The Commission notes that, under paragraph 1.(c) of the Interpretation Act, enactment includes a regulation and under paragraph 1.(e) regulation includes a bylaw enacted "in the execution of a power conferred by or under the authority of an Act".

[25]  The Commission finds that the following factors have a key impact in its interpretation of section 19 of Building Bylaw SS-09:

  • While section 28 of the Planning Act gives a broad right of appeal, section 19 of Building Bylaw SS-09 appears to restrict the scope of appeal by excluding decisions or orders relating to technical code requirements;

  • The ambiguity of the wording contained in section 19 "subject to rights of appeal to the Island Regulatory and Appeals Commission (IRAC) in accordance with the Provincial Planning Act."; and

  • The variety of appeal provisions in the various planning related bylaws of the Respondent creates confusion as to the appropriate route of appeal.

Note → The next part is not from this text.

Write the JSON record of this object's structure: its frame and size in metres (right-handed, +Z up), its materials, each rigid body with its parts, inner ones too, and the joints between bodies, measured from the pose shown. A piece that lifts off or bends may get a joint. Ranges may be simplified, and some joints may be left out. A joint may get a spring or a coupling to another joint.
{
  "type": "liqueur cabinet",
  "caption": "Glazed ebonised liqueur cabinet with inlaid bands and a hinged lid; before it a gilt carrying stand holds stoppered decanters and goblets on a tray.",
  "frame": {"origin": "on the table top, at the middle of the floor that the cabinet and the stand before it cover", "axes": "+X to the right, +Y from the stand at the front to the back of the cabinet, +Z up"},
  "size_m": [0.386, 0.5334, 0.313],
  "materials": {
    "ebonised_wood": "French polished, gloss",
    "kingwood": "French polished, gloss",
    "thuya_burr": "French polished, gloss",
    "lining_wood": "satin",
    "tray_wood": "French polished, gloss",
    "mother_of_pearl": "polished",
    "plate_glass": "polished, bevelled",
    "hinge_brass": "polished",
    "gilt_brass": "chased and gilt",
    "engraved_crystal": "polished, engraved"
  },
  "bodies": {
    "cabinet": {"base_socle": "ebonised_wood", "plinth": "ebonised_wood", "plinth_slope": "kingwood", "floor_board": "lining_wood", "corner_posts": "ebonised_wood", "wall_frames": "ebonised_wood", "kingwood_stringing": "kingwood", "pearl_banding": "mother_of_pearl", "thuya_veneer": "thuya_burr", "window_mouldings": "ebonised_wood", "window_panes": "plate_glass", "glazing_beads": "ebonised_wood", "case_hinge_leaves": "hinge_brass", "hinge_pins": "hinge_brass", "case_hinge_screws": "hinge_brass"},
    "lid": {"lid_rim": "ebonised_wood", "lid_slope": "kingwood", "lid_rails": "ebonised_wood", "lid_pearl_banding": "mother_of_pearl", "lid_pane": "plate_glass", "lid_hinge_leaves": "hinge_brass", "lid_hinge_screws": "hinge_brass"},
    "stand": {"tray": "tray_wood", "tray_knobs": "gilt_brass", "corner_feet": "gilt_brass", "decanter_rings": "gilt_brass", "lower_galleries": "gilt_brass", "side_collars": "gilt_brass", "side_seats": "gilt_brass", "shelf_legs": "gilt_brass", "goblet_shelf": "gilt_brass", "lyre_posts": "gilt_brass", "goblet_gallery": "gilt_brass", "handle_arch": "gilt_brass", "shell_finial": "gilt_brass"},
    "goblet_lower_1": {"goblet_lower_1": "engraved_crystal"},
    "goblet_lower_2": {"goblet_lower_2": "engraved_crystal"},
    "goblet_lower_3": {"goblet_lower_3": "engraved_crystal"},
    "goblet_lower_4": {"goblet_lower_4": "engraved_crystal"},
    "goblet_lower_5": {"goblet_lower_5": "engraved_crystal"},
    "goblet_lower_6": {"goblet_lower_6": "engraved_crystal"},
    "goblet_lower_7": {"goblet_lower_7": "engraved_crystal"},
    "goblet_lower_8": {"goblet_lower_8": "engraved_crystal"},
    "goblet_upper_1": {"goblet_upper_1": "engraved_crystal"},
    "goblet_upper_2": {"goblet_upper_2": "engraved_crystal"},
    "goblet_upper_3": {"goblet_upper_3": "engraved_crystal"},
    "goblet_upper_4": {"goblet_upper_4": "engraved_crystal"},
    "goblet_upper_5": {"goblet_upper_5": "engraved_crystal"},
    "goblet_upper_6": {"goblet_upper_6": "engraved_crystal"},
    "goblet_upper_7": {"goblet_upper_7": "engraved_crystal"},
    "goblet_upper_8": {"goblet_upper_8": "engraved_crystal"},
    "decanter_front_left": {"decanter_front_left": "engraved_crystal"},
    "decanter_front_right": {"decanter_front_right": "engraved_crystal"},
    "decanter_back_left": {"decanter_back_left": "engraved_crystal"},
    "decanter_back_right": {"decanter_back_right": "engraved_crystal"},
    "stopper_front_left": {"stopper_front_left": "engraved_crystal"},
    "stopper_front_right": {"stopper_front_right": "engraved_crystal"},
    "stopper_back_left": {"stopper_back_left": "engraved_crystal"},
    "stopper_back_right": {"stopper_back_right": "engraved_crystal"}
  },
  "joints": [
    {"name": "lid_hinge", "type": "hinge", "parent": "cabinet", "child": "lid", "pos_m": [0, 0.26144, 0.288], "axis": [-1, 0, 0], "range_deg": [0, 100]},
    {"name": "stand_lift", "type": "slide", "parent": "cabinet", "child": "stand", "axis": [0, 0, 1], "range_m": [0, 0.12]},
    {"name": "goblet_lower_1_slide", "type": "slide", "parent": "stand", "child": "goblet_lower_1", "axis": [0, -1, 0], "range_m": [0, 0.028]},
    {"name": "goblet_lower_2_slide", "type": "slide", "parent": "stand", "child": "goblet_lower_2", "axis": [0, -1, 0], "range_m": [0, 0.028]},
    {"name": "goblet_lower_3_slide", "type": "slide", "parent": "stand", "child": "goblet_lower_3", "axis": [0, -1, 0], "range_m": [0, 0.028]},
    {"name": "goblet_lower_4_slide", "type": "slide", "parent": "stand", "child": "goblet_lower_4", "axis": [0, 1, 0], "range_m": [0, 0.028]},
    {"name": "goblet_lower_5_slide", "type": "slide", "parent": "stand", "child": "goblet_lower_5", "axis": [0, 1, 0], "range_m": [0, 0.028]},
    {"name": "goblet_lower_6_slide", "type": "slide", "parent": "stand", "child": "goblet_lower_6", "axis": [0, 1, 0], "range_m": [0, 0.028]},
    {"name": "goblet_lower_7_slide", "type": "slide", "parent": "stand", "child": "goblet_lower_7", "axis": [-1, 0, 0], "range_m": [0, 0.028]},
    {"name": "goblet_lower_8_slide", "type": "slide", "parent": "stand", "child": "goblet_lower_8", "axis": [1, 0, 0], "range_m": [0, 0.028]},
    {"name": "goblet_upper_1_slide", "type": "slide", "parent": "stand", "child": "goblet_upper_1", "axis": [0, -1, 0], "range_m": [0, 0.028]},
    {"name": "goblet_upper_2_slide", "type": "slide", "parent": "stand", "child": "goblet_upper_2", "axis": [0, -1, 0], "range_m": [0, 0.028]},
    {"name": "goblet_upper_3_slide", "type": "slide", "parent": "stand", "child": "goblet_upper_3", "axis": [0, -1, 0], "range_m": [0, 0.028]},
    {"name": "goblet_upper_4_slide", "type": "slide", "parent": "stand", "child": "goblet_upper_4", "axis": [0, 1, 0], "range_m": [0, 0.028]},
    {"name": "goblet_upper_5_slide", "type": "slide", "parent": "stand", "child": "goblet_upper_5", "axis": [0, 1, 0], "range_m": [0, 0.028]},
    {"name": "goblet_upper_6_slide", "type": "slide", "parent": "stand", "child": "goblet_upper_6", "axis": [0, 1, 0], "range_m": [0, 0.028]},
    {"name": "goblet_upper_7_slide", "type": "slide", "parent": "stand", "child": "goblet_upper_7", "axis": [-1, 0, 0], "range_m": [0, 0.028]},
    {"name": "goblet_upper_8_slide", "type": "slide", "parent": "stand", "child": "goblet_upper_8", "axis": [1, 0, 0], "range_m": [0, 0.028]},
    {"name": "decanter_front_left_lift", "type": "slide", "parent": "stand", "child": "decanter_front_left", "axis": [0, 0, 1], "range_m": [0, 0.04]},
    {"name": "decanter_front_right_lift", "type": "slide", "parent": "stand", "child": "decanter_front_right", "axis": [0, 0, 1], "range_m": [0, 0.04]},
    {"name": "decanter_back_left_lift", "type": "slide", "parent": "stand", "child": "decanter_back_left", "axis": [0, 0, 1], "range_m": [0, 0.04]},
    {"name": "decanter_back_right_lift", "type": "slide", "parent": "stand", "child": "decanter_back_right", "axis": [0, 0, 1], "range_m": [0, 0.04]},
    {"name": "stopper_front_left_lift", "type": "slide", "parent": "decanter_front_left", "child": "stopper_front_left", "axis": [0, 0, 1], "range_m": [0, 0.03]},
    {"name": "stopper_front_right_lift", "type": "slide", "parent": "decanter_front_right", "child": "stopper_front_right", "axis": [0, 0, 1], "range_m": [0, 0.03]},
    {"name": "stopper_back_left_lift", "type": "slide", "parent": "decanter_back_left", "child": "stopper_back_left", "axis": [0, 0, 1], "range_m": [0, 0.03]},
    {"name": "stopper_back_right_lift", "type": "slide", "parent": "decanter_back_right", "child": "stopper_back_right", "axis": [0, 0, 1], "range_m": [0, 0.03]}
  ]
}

[26]  Given the above factors, the Commission finds that a fair, large and liberal construction of the section 19 appeal provision would suggest that said section provides an internal appeal process to the Respondent's Council in addition to a more direct right of appeal to the Commission. 

[27]  With respect to the Respondent's argument that the subsection 28(1) appeal process under the Planning Act should be read literally and only a decision of council should be able to be appealed, the Commission rejects such an argument.  The decisions of officials delegated by municipal councils and, for that matter, the Minister of Community and Cultural Affairs have been appealed to the Commission on many past occasions following the principle of delegated authority.  If the Commission accepts the Respondent's argument on this point, a municipal council or the Minister could avoid the statutory appeal process merely by delegating decisions to staff officials.  Fortunately, the nature of delegated authority and section 9 of the Interpretation Act serve to maintain the appeal rights of the public by tempering an overly literal reading of an enactment.  In this sense, the legal rights of the public to appeal are protected against the imposition of "black letter law".

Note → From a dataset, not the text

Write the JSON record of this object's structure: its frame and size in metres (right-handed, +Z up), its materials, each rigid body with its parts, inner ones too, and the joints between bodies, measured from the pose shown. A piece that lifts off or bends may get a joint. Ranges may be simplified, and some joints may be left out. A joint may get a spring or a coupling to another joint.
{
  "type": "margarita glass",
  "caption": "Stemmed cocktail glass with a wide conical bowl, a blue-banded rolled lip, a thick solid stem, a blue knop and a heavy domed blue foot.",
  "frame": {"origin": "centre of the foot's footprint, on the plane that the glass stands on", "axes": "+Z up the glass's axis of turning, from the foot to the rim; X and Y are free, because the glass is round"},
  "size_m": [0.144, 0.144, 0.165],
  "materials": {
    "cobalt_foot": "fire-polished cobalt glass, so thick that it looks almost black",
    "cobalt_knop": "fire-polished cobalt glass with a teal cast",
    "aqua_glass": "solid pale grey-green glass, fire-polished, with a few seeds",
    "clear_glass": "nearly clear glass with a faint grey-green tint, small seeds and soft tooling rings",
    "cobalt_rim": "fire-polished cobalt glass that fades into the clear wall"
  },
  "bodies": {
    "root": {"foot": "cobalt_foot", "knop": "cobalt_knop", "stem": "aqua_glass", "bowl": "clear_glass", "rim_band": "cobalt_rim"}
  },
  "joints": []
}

[28]  Accordingly, the Commission finds that it does have the jurisdiction to hear the Appeal LA05012.

4.  Disposition

[29]   An Order that the Commission does not have the jurisdiction to hear Appeal LA05009 and does have jurisdiction to hear LA05012 will therefore be issued.


Order

WHEREAS John Moore has appealed (LA05009) decisions of the City of Summerside dated April 26 and May 4, 2005;

AND WHEREAS Gregg Guptill, John Moore and Gerald Morneau have appealed (LA05012) a decision of the City of Summerside dated June 3, 2005;

AND WHEREAS the Commission has received written submissions and rebuttal submissions from the parties on the issue of whether the Commission has the jurisdiction to hear these appeals;

AND WHEREAS the Commission has issued its findings in this matter in accordance with the Reasons for Order issued with this Order;

NOW THEREFORE, pursuant to the Island Regulatory and Appeals Commission Act and the Planning Act

IT IS ORDERED THAT

1.    The Commission is without jurisdiction to hear Appeal LA05009.

2.    The Commission does have jurisdiction to hear Appeal LA05012.

DATED at Charlottetown, Prince Edward Island, this 18th day of November, 2005.

BY THE COMMISSION:

Brian J. McKenna, Vice-Chair

Kathy Kennedy, Commissioner

Anne Petley, Commissioner


NOTICE

Section 12 of the Island Regulatory and Appeals Commission Act reads as follows:

12. The Commission may, in its absolute discretion, review, rescind or vary any order or decision made by it or rehear any application before deciding it.

Parties to this proceeding seeking a review of the Commission's decision or order in this matter may do so by filing with the Commission, at the earliest date, a written Request for Review, which clearly states the reasons for the review and the nature of the relief sought.

Sections 13.(1) and 13(2) of the Act provide as follows:

13.(1) An appeal lies from a decision or order of the Commission to the Appeal Division of the Supreme Court upon a question of law or jurisdiction.

(2) The appeal shall be made by filing a notice of appeal in the Supreme Court within twenty days after the decision or order appealed from and the Civil Procedure Rules respecting appeals apply with the necessary changes.